After the raucous upheaval at the funeral, Mr. Bennett realizes the zombies are coming back. It turns out he was once a member of a secret order sworn to destroy the “unmentionables,” but he went astray when he failed to raise his daughters as warriors. With the return of the zombies, there’s no time to lose; Mr. Bennett must train his five daughters to fight. While Mrs. Bennett is more concerned with an upcoming party, her husband cleans out the greenhouse and converts it into a dojo. Slaying 101 is about to begin.

At first, the girls, don’t have the stomach or desire to fight, but when a mysterious member of the “Order,” Geoffrey Hawksworth, arrives, training begins in earnest. Before long, the girls are the pride of Hertfordshire, Jane is ensconced in the house of Lord Lumpley, as protector (and target of Lumpley’s lust), while Elizabeth is somewhat beguiled by Dr. Bertram Keckilpenny, a doctor intent on discovering just what zombies are thinking, or if they are thinking.

Although it might, at first, be hard to accept the prim and proper young Bennett ladies as sword wielding warriors, if you can get past that silly premise, Dawn of the Dreadfuls is a lot of fun. The action is almost non-stop, with plenty of zombie slashing, all leading up to a big battle at the end.

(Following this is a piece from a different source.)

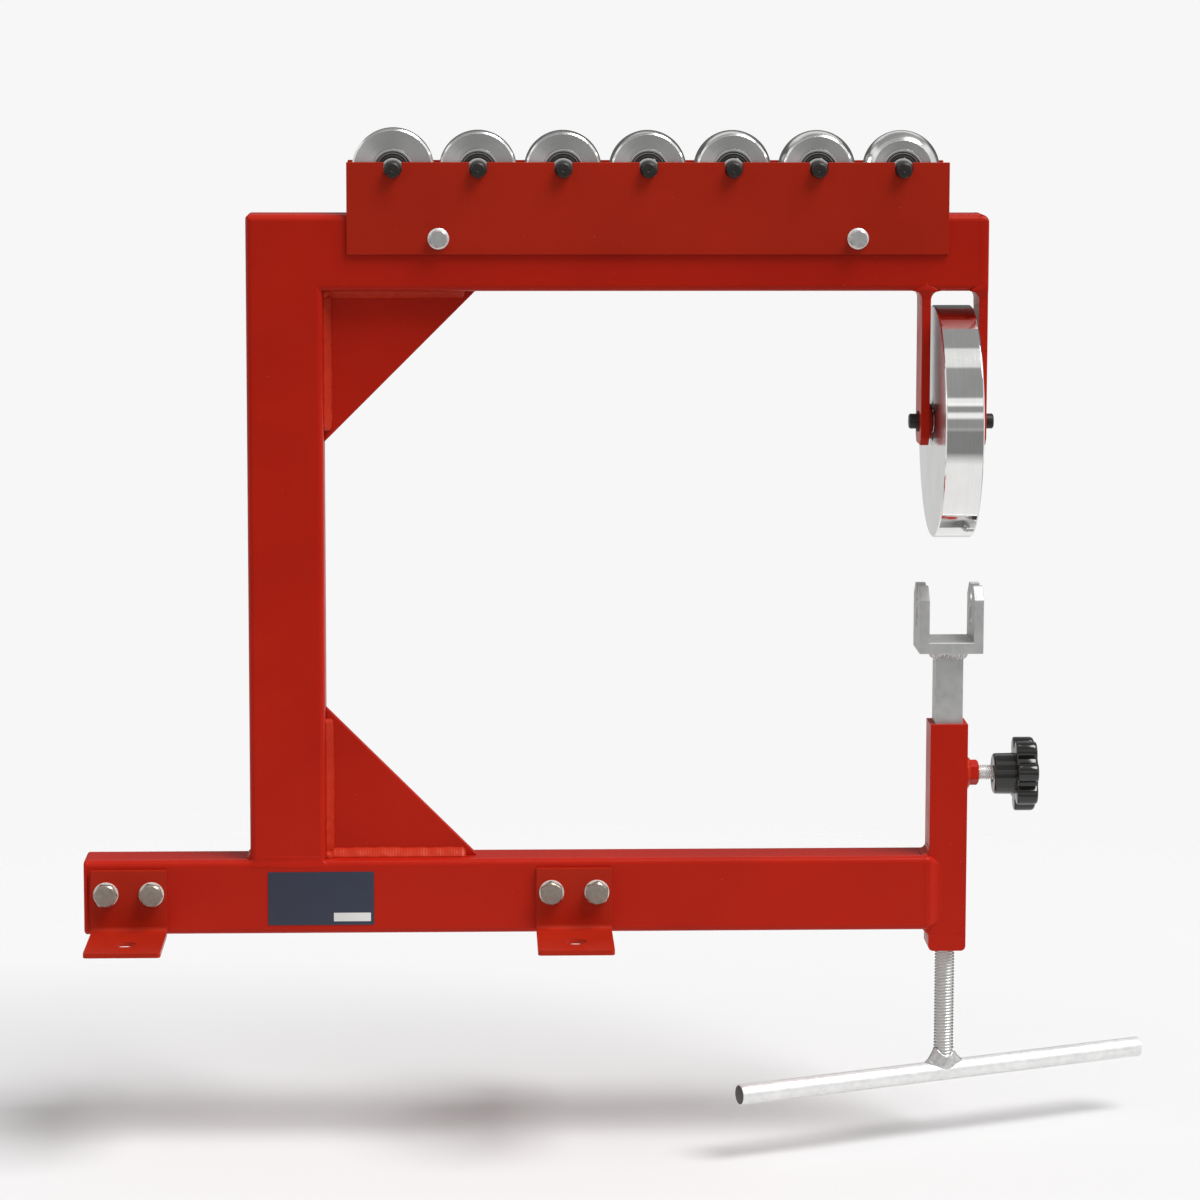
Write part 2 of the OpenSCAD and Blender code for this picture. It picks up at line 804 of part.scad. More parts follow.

While there is talk of Lizzy’s coming out party and a bit of old-fashioned wooing, that’s about where the similarities with the original story end. Mr. Bennett and his girls stray far from the characters of Austen’s pen with only the dotting Mrs. Bennett and Mrs. Hill staying relatively true to form. It is the male characters (based on those from the original book), however, that really make this book shine. From the self-absorbed Richard George Saunders-Castleton Harper-Milford Norman-Stilton-Harrowby Lumpley II, aka Lord Lumpley, to the limbless Captain Cannon, who gets pushed around in a wheelbarrow and uses two soldiers, “Left Limb” and “Right Limb” to do his bidding (“Limbs! Embrace the lady!”), the gentlemen in this story add personality and laughter.

If you’re a diehard Austen fan who savors every word she wrote, Dawn of the Dreadfuls may not be the right book for you. If, however, you relish alternative fiction, and like plenty of action, humor, and smart English girls outsmarting their gentlemen counterparts, grab a copy of Dawn of the Dreadfuls before they’re all sold out.

Quill says: Quirky, bizarre, irreverent, gory, Dawn of the Dreadfuls is also a heck of a lot of fun!